Peki n’oldu, tekrar geldiler mi, diye sormuştum; hayır, dönmemişler. Sonrasında olay büyüdü mü, bilmiyorum.

Bunu sana Tophane’de yaşanan can sıkıcı olaydan, anında gerginliği artıracak “Madımak tahlilleri”ne geçmekte hiçbir beis görmeyenlere belki duyurabilirisin diye yazmak istedim.

Orada olan biten için “dağdan gelip bağdakini kovmak” mealinde karşıt yorumlar yapanlar da var. O kadar ileriye gidilmese de, ben o “bağ”a girmeden bir “destur istemeyi bilmemek” ihtimalinin olanlarda payı olabileceğini görenlerdim.
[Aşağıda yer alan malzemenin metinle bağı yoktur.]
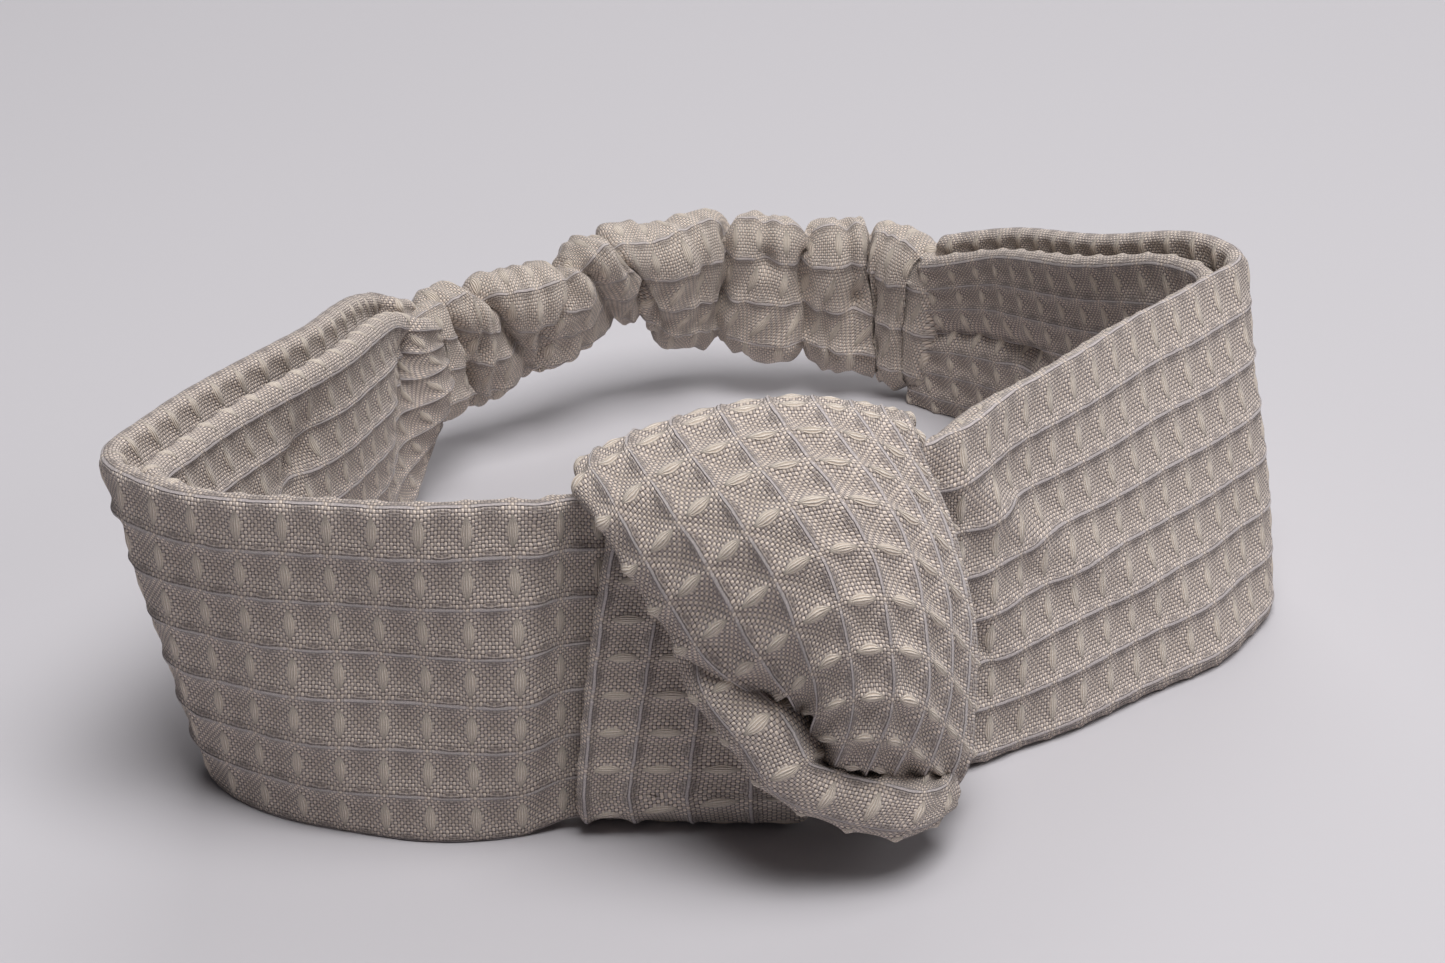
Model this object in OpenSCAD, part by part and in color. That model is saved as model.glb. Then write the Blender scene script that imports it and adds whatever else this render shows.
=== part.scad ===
// Twist-knot fabric headband, lying as it stands on a table: on its long lower edge, knot to the front.
// Two flattened fabric tubes are each folded in two and hooked round each other at the knot. Each one
// gives an outer ply, an inner ply and a knot bend. A ruched casing with a flat elastic joins their ends.
// Frame: millimetres, +Z up, knot towards -Y, origin on the table under the middle of the loop.

/* [Loop] */
// Width of the loop from ear to ear
loop_w = 173; // [150:1:215]
// Depth of the loop from the strip beside the knot to the back of the casing
loop_d = 176; // [150:1:215]

/* [Strips] */
// Height of a strip where it stands at its full width
strip_h = 54; // [44:1:66]
// Thickness of one ply: two layers of waffle cloth pressed flat
ply_t = 3.2; // [2:0.1:4]
// Room between the outer and the inner ply
ply_gap = 1.4; // [1.2:0.1:3]

/* [Knot] */
// Thickness of the cloth that makes each knot bend
bend_t = 3; // [2:0.1:4]
// Room between a bend and the plies that it wraps
bend_clear = 0.6; // [0.4:0.1:1]
// How far the diagonal bend bulges in front of the right strip
lobe_t = 10; // [8:0.5:12]
// Radius of the rolled lip at the diagonal bend's lower end
lip_r = 4.5; // [3:0.5:5]

/* [Casing] */
// Height of the ruched casing where it stands on its edge
casing_h = 34; // [28:1:42]
// Thickness of the casing between its gathers
casing_t = 7; // [6:0.5:10]
// Thickness of the casing's cloth
casing_wall = 1.3; // [0.8:0.1:1.6]
// Depth of the gathers
gather_depth = 1.4; // [0:0.1:2]
// Number of gathers along the casing
gather_count = 11; // [5:1:16]
// Gap of the join between a strip's end and the casing's end
join_gap = 1.6; // [1.2:0.1:3]

/* [Elastic] */
// Width of the flat elastic
elastic_w = 15; // [10:1:16]
// Thickness of the flat elastic
elastic_t = 1.2; // [0.8:0.1:1.6]

/* [Sewing] */
// Diameter of the sewing thread
thread_d = 0.7; // [0.4:0.1:0.8]
// Distance from one stitch to the next
stitch_pitch = 3.5; // [3:0.25:6]

/* [Hidden] */

half_w = loop_w / 2;
half_d = loop_d / 2;
// The knot stands out in front, so the loop sits this far back and left of its guides' own zero,
// which keeps the origin under the middle of the whole outline
centre_x = -1.1;
centre_y = 6.5;
stack_t = 2 * ply_t + ply_gap;
// Lengths of a strip and of the casing, to the nearest few millimetres
strip_run = loop_d * 0.95;
casing_run = loop_d * 0.6;
// The strips are drawn with one station to each stitch, so that the seams lie flat between the plies
stations = round(strip_run / stitch_pitch);
// How much lower the inner ply stands than the outer one
inner_drop = 3;
// How far the shoulders of each kind of section are cut back
ply_corner = ply_t / 6;
bend_corner = bend_t / 2;
casing_corner = casing_wall * 0.8;
// Room between a thread and the elastic
thread_clear = 0.4;
// Share of a stitch's pitch that its thread covers
stitch_share = 0.6;

waffle = [0.78, 0.75, 0.70];
shade = [0.66, 0.63, 0.59];
elastic_white = [0.92, 0.92, 0.90];
thread_grey = [0.60, 0.58, 0.56];

// Guide lines of each strip on its outer face, from inside the knot to the join with the casing.
// Each row: x and y of the lower edge in percent of half_w and half_d, the same for the upper edge,
// and the two heights in percent of strip_h.
LEFT_GUIDE = [
    [ 12, -91,   12, -95,   7,  87],
    [-22, -91,  -22, -96,   7,  90],
    [-34, -94,  -32, -101,  0, 100],
    [-53, -94,  -52, -101,  0, 100],
    [-70, -89,  -75, -98,   0, 100],
    [-82, -81,  -92, -92,   0, 100],
    [-87, -69,  -99, -79,   0, 100],
    [-84, -50,  -94, -60,   0,  98],
    [-79, -23,  -80, -28,   0,  95],
    [-74,   5,  -72,   2,   0,  87],
    [-71,  27,  -70,  27,   6,  74],
    [-65,  43,  -65,  41,  20,  63]
];
RIGHT_GUIDE = [
    [ 22, -79,   21, -81,  14,  85],
    [ 36, -74,   33, -77,  12,  88],
    [ 44, -70,   38, -72,   0,  99],
    [ 58, -60,   50, -54,   0, 100],
    [ 77, -45,   69, -29,   0, 100],
    [ 92, -31,   82, -11,   0, 100],
    [100, -16,   92,   1,   0, 100],
    [100,   4,   93,  13,   0, 100],
    [ 91,  28,   86,  23,   0,  97],
    [ 76,  53,   73,  37,   0,  87],
    [ 60,  75,   60,  60,   0,  76],
    [ 45,  89,   46,  81,   0,  61]
];
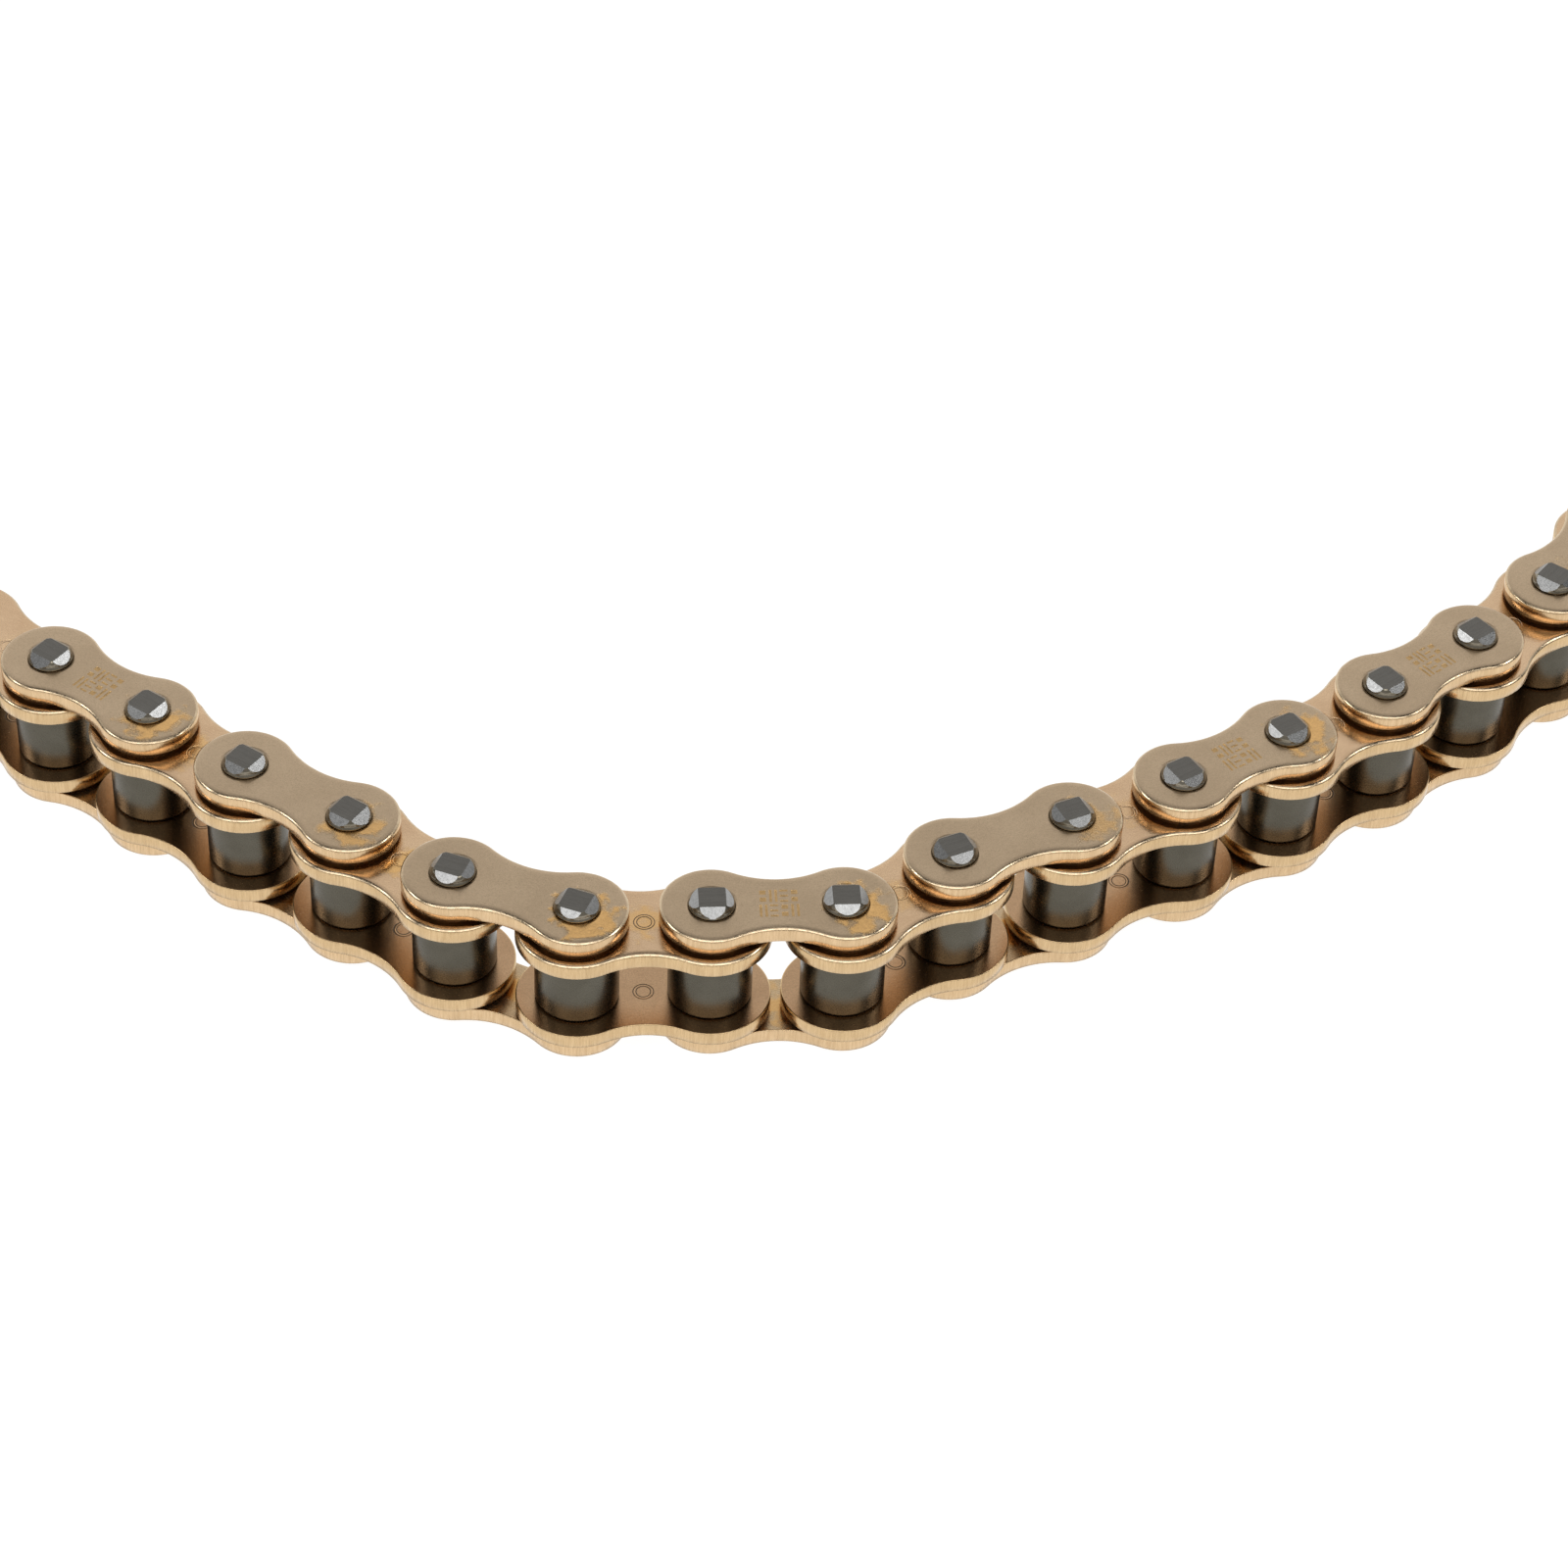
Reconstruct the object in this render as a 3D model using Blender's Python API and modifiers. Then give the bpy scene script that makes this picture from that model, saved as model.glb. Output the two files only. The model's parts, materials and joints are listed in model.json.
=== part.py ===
"""Sealed motorcycle drive chain, 530 size: a section of 17 links that lies on its side.

The pins stand upright. Stations 0 to 17 run along the chain from its left end, one pitch apart:
stations 1 to 16 hold a riveted pin, and the two end stations hold only a bush and its roller.
Even links, counted from 0, are inner (roller) links and odd ones are outer (pin) links.
The origin is the centre of the section's footprint, on the surface that the pin ends rest on.
"""

import math

import bmesh
import bpy
from mathutils import Matrix, Vector

MM = 0.001

# Chain size
PITCH = 15.875 * MM
INNER_WIDTH = 9.6 * MM
ROLLER_RADIUS = 5.08 * MM
PIN_RADIUS = 2.64 * MM
BUSH_RADIUS = 3.6 * MM

# Plates: lobe radius round each hole, half height at the waist, thickness
INNER_LOBE = 7.35 * MM
INNER_WAIST = 5.52 * MM
INNER_THICKNESS = 2.05 * MM
OUTER_LOBE = 6.2 * MM
OUTER_WAIST = 4.33 * MM
OUTER_THICKNESS = 2.1 * MM
SEAL_GAP = 0.6 * MM
PIN_PROUD = 1.2 * MM

# Fits
BUSH_BORE = 2.7 * MM
ROLLER_BORE = 3.67 * MM
PIN_HOLE = 2.69 * MM
BUSH_HOLE = 3.64 * MM
ROLLER_END_GAP = 0.1 * MM
BUSH_PROUD = 0.3 * MM
SEAL_RADII = (3.8 * MM, 5.3 * MM)
SEAL_SIDE_GAP = 0.05 * MM
SEAL_WAIST = 0.1 * MM

# Staked pin end: half width of its square flat top, and the slope of the four facets round it
STAKE_HALF = 1.85 * MM
STAKE_SLOPE = math.radians(45)

# How the section lies: each link's direction in degrees from +X
HEADINGS = (-37, -34, -35, -32, -34, -19, 5, 5, 36, 27, 30, 34, 37, 40, 46, 55, 60)
ROOT_LINK = 7

# Which links are made in separate pieces throughout
LINKS_WITH_LOOSE_PINS = range(2, 7)
LINK_WITH_LOOSE_BUSHES = 4
LINK_WITH_SEALS = 4

# Smoothness
ROUND_SIDES = 20
ROLLER_SIDES = 24
LOBE_STEPS = 10
WAIST_STEPS = 4

# Heights above the surface
PIN_LENGTH = 2 * (PIN_PROUD + OUTER_THICKNESS + SEAL_GAP + INNER_THICKNESS) + INNER_WIDTH
LOWER_OUTER_Z = PIN_PROUD
LOWER_INNER_Z = LOWER_OUTER_Z + OUTER_THICKNESS + SEAL_GAP
ROLLER_Z = LOWER_INNER_Z + INNER_THICKNESS
UPPER_INNER_Z = ROLLER_Z + INNER_WIDTH
UPPER_OUTER_Z = UPPER_INNER_Z + INNER_THICKNESS + SEAL_GAP


def clear_scene():
    for obj in list(bpy.data.objects):
        bpy.data.objects.remove(obj)


def new_collection(name):
    collection = bpy.data.collections.new(name)
    bpy.context.scene.collection.children.link(collection)
    return collection


def new_material(name, colour, metallic, roughness):
    material = bpy.data.materials.new(name)
    material.use_nodes = True
    shader = material.node_tree.nodes["Principled BSDF"]
    shader.inputs["Base Color"].default_value = (*colour, 1)
    shader.inputs["Metallic"].default_value = metallic
    shader.inputs["Roughness"].default_value = roughness
    material.diffuse_color = (*colour, 1)
    return material


def new_object(name, data, collection):
    obj = bpy.data.objects.new(name, data)
    collection.objects.link(obj)
    return obj


def evaluated_mesh(obj, name):
    """The object's shape with its modifiers applied, welded into one closed mesh."""
    bpy.context.view_layer.update()
    graph = bpy.context.evaluated_depsgraph_get()
    mesh = bpy.data.meshes.new_from_object(obj.evaluated_get(graph))
    mesh.name = name
    mesh.transform(obj.matrix_world)
    bm = bmesh.new()
    bm.from_mesh(mesh)
    bmesh.ops.remove_doubles(bm, verts=bm.verts, dist=0.0001 * MM)
    bm.to_mesh(mesh)
    bm.free()
    return mesh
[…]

Evet, destur almayı bilmek diye bir şey vardır ve daha sonra gereksiz irilikte yorumlara yol açabilecek bazı olumsuzlukları başlangıçta çözebilir.

Ayrıca bu adap (tasavvuf) bize özgü bulunup da küçümsenmesin. Görüyorsun, okyanusta bir Fransız adasında da buna ihtiyaç var .

Bir de şunu hatırlatmak isterim:

Evet Tophane’de sonuçta hiçbir şekilde hoş görülemez bir şiddet teşebbüsü yaşandı ama hemen aynı dönemde ressam Su Yücel ile üniversite öğretim görevlisi Neşe Özdilek, Tepebaşı’nda, “2010 İstanbul Avrupa Kültür Başkenti” kapsamında şahane bir etkinlik de gerçekleştirdi. Orası da Türkiye’de bir yerdi.

Tarlabaşı’nda yaşayan Çingene, Kürt, Türk, Afrikalı kadınlar, Tophane’de sergi açanların gece gezmeye gelemeyecekleri mahallelerini üzeri rengarenk resimlendirilmiş teflerle, çamaşır iplerine astıkları kendi yaptıkları resimlerle bir güzel bezediler.

Kimse de çıkıp Su Yücel‘e, “Hoop! Sen burada bizim karılarımıza neler öğretiyon lan?” diye diklenmedi. Hem de daha da ‘karışık’ bir mahallede. Çok şükür.

Ama ne yazık ki, Tophane olayının üzerine mal bulmuş mahribi gibi atlayan medyamız da, “Adsız ve Damsız” adlı bu güzellikten okurlarını -geçtim manşetleri, köşe yazılarını- birkaç satırla olsun haberdar etmedi.

Bizim sanat merakımız henüz körpedir ve biraz böyledir.